Every animation must be interruptible and redirectable at any moment. A user must be able to grab a moving element mid-flight and reverse it without waiting for the animation to finish. A closing modal the user grabs again should follow the finger — not finish closing first, then reopen.

- **Never lock out input during a transition.**
- **Always animate from the *presentation* (current) value, never the target value.** On interrupt, read the element's live on-screen transform and start the new animation from there. Starting from the logical/target value causes a visible jump.
- **Avoid CSS transitions and `@keyframes` for anything gesture-driven** — they can't be smoothly grabbed and reversed mid-flight. Springs animate from the current value by default, which is exactly what interruption needs.
- **When a gesture reverses, blend velocity — don't hard-cut it.** Replacing one animation with another at a reversal creates a velocity discontinuity, a "brick wall." Spring libraries that carry velocity through a re-target avoid it. (This is what iOS's *additive animations* do natively; on the web, choose a spring library that re-targets from the current velocity.)
- **Decompose 2D motion into independent X and Y springs.** A single spring on a 2D distance desyncs when X and Y have different velocities.
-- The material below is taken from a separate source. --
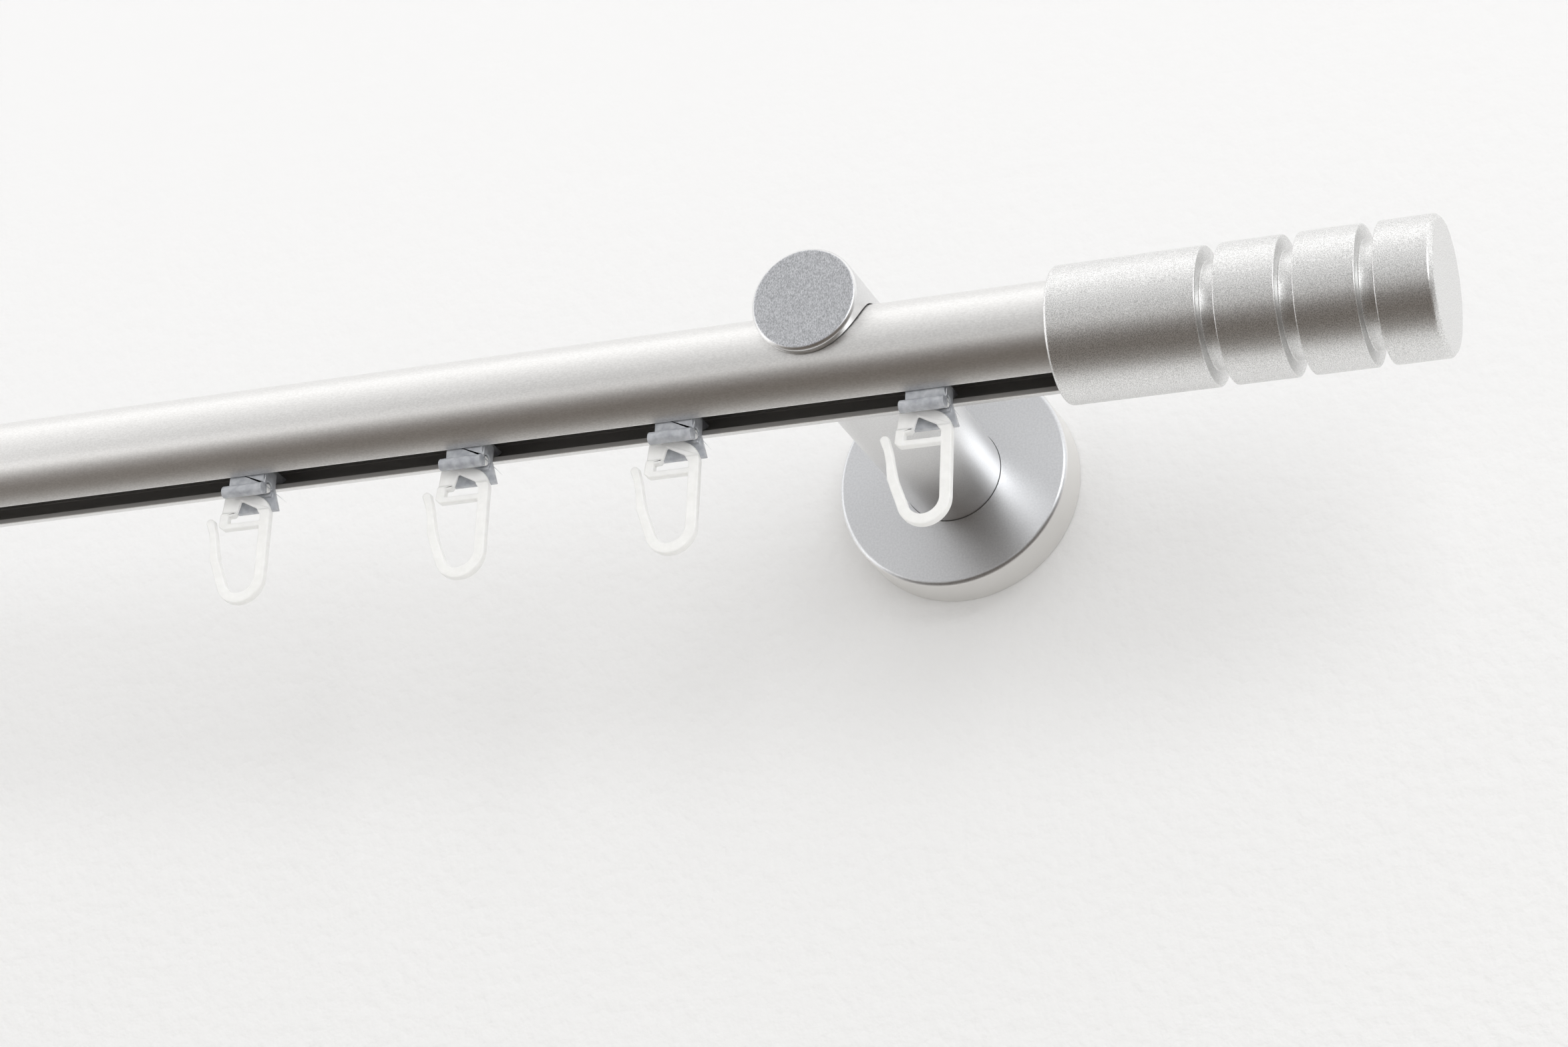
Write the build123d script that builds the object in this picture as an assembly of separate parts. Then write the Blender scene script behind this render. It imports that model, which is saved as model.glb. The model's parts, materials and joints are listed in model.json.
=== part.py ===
from build123d import *
import os

# Wall-mounted curtain rod with an inner track, in millimetres.
# Frame: the origin is the centre of the right wall plate's back face, +X runs along the rod
# to the right-hand finial, +Y points into the wall and +Z is up.

# Rod: an aluminium tube whose slotted underside is the track for the gliders
rod_diameter = 20.0
rod_length = 1000.0
rod_wall = 1.1
track_slot_width = 5.5
track_slot_shift = -1.5       # the slot's middle, from the rod's axis towards the room
track_web_thickness = 1.1
track_web_drop = 2.3          # from the rod's axis down to the web's top

# Finial: a turned aluminium end piece that slides over the rod
finial_diameter = 24.7
finial_length = 67.8
finial_socket_depth = 22.0
finial_socket_clearance = 0.15
finial_groove_count = 3
finial_groove_width = 3.0
finial_groove_first = 27.0    # rim to the first groove
finial_groove_pitch = 13.8
finial_core_diameter = 18.9
finial_edge_chamfer = 0.35
finial_end_chamfer = 0.8
finial_screw_inset = 12.0

# Bracket: a round bar, cut by the rod, that stands on a round base at the wall
bracket_inset = 44.6          # finial rim to the bracket's axis
bracket_projection = 77.0     # wall to the rod's axis
stem_diameter = 20.0
stem_above_rod = 8.0          # stem axis above the rod's axis
stem_nose = 12.0              # front face in front of the rod's axis
stem_chamfer = 0.5
saddle_clearance = 0.2
base_diameter = 47.0
base_height = 8.8
base_front_wall = 2.5
base_side_wall = 1.8
base_chamfer = 0.6
base_hole_clearance = 0.1
wall_plate_thickness = 3.0
wall_plate_clearance = 0.25
wall_hole_diameter = 4.5
wall_hole_spacing = 28.0
countersink_diameter = 8.6
hub_diameter = 14.0
hub_length = 20.0
hub_clearance = 0.1

# Set screws
screw_clearance = 0.1
clamp_screw_diameter = 5.0
clamp_screw_recess = 0.9
stem_screw_diameter = 4.0
stem_screw_recess = 0.4
stem_screw_gap = 5.5          # base cover to the screw's axis
finial_screw_diameter = 4.0
finial_screw_recess = 0.3
hex_share = 0.5               # width across flats, as a share of the diameter
hex_depth_share = 0.45

# Gliders: plastic runners that hang in the track, drawn from the slot's middle
glider_count = 10
glider_rim_gap = 24.2         # right finial's rim to the first glider's centre
glider_near_gaps = (47.9, 41.8, 45.4)
glider_left_margin = 24.0     # left finial's rim to the last glider's centre
glider_clearance = 0.3
runner_length = 5.0
runner_height = 3.2
neck_length = 7.3
front_bar_diameter = 2.3
front_bar_length = 8.4
front_bar_shift = -0.25       # the bar's middle, left of the glider's middle
front_bar_offset = 2.7        # in front of the slot's middle
front_bar_drop = 11.85        # below the rod's axis
front_block_rise = 0.9        # the block's underside, from the bar up to the trough
rear_plate_thickness = 1.1
rear_plate_bottom = 14.7      # below the rod's axis
rear_plate_flare = 1.4
ear_radius = 2.0
ear_shift = 2.0
ear_thickness = 0.8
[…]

## 4. Behavior over animation — use springs

> "Think of animation as a conversation between you and the object, not something prescribed by the interface."

A pre-scripted, fixed-duration animation can't respond to new input. A spring can — new input just changes the target, and the motion stays continuous. Reach for springs for anything a user can touch.

Apple deliberately replaced the physics triplet (mass/stiffness/damping) with two designer-friendly parameters. Think in these:

- **Damping ratio** — controls overshoot. `1.0` = critically damped, no bounce, smooth settle. `< 1.0` = overshoots and oscillates. Lower = bouncier.